Singers of the ’50s and ’60s tended to flood the market with product because they worried that they’d soon lose their audience and needed a short-term cash-in. Willie floods the market for the opposite reason: He’s so confident that his core audience will never leave, he doesn’t allow his creative urges to be slowed by supply-and-demand market considerations.

A few Nelson albums stand out in the crowded field: The seminal outlaw statement Shotgun Willie; the acclaimed concept work Red Headed Stranger; the risky, way-ahead-of-the-curve standards set Stardust; and the spacy, haunted Daniel Lanois production, Teatro. But Willie’s reluctance to edit himself makes his work, like that of Ray Charles, more impressive in a career-spanning setting than on individual albums.

That’s why Columbia/Legacy’s new One Hell of a Ride is such a welcome compilation. A four-disc set beginning with a 1954 radio-station recording of “When I’ve Sang My Last Hillbilly Song” and ending with a 2007 live performance of the same tune, it enables you to hear a titanic American music figure morph from a Lefty Frizzell wannabe into a darkly observant songwriter and a wonderfully nasal singer so unmistakable that he became a genre unto himself.
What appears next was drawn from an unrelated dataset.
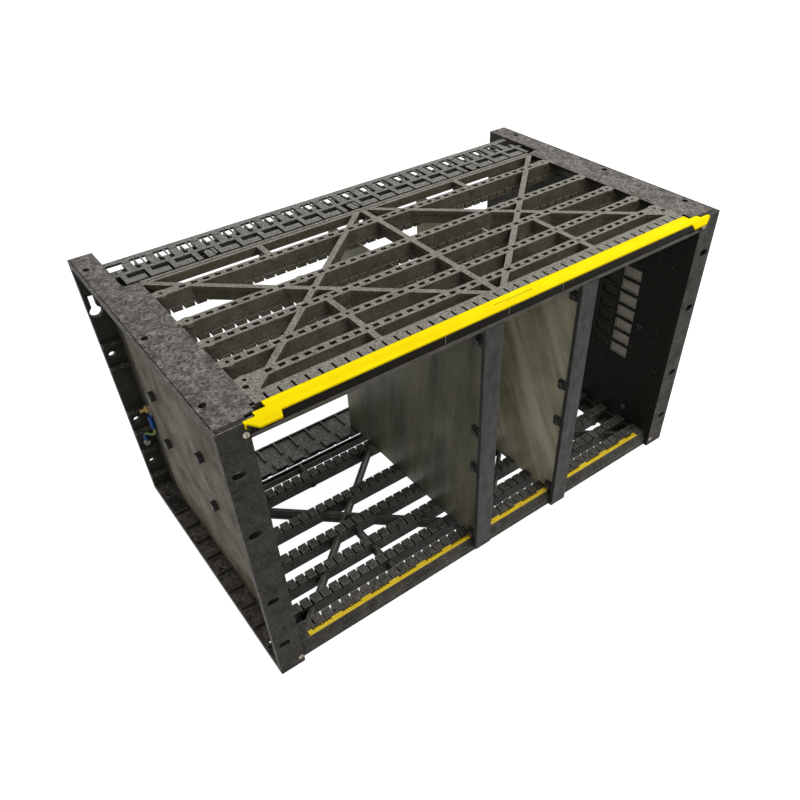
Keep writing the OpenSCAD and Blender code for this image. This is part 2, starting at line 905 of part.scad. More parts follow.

Nelson’s stature is demonstrated by his next project, an album with jazz trumpeter Wynton Marsalis, called Two Men With the Blues. Marsalis, a jazz purist who publicly derided his brother Branford in 1985 for teaming with Sting, might seem like an unlikely musical partner for a grizzled old cowboy from Abbott, Texas, but he seems to recognize that Willie’s sense of phrasing owes at least as much to jazz as country. Lauding Nelson for his innate integrity, Marsalis describes Nelson as part of “that last group of a certain breed of musicians.”

In his book, Patoski persuasively argues that Nelson defines Texans more than any person in his lifetime, but it seems more true to say that Nelson represents what we’d like to think Texans are. This state may have produced Karl Rove and George W. Bush, but we’d prefer to think of ourselves as opinionated but non-judgmental; filled with big ideas but not with big egos; informed by history but not chained to it; and fun-loving but not shallow. Just like Willie.